Alternatively, you can ask your best student; the student you achieved the most success and had the most fun lessons—your Target Profile. This student will tell you his hopes and wishes, and what he wants to learn and in what depth he needs to learn. The target profile’s requirements, in particular his learning problems, will lead you into defining your teaching service’s USP.

There is no longer the need to analyse or guess. However, it’s necessary to elicit the information from your target profile student by understanding the process of drilling down; to refine a teaching branch into specific sub-categories.
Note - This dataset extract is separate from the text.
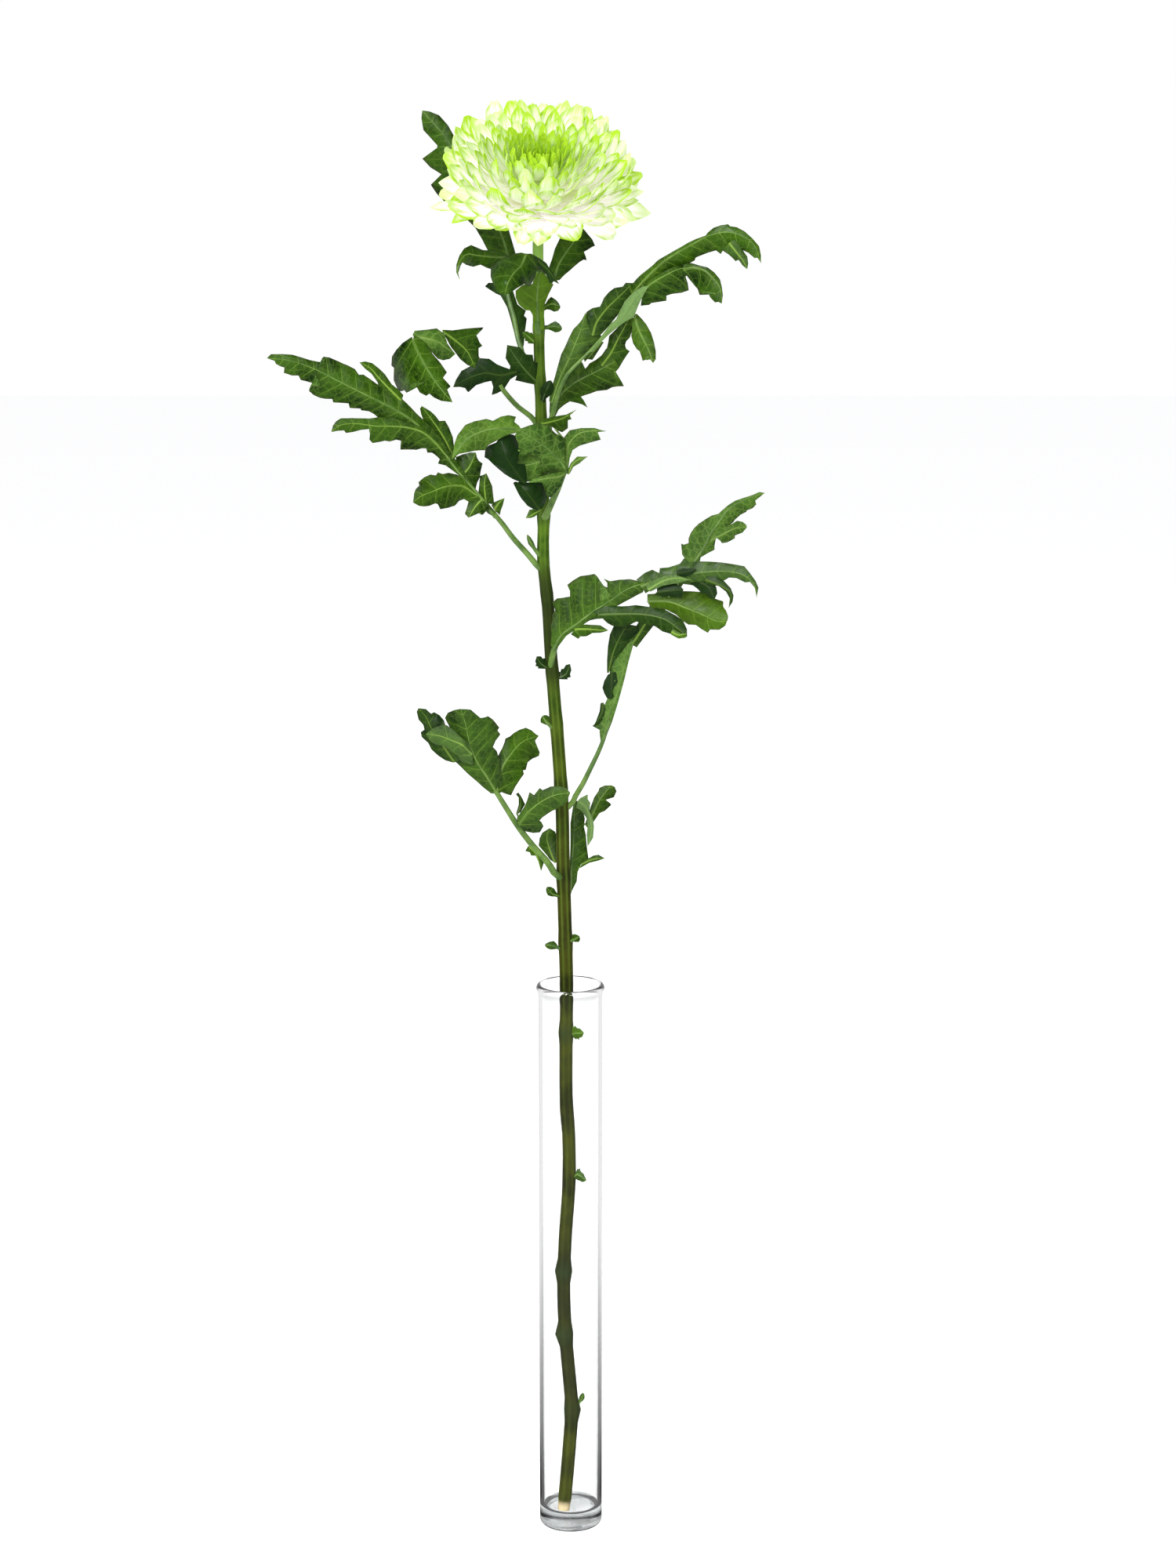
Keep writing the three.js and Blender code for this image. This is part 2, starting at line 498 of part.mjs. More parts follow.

The alternative to specialisation—the all-rounder option

I consider it scary to consider the all-rounder option because I believe if you leave your freelance tree to develop freely and decided not to remove tangled, weak branches and energy-sapping water shoots, it will cost you legitimate, good customers in the long run. An unattended fruit tree will not produce the quality crop you expect to reap—where the poor crop represents customers you are not interested in teaching because either the customer himself is unmotivated, or you are not motivated to teach the subject topic your student needs to learn.

The alternative—pruning—cuts off all potentially unwanted customers from the start, leaving only those customers you want to teach and motivated customers interested in what you teach. It speaks for itself that a teacher’s own motivation is then at its highest.

What to do? It’s a question only you can answer as it will undoubtedly involve your immediate financial situation and your enjoyment while working with students.

Should you …

  • Forget the possible long-term prospect for a better income (against your current income)?
  • The possible increase in your own motivation of doing work you entirely identify with?
  • Go against your commitment to work with all types of students, whether you want to accept them or not (i.e., by weaning off current students you no longer wish to work with anymore)?

Such decisions should not be taken lightly. Take time to think it through and decide the best fit for your situation today—and for tomorrow.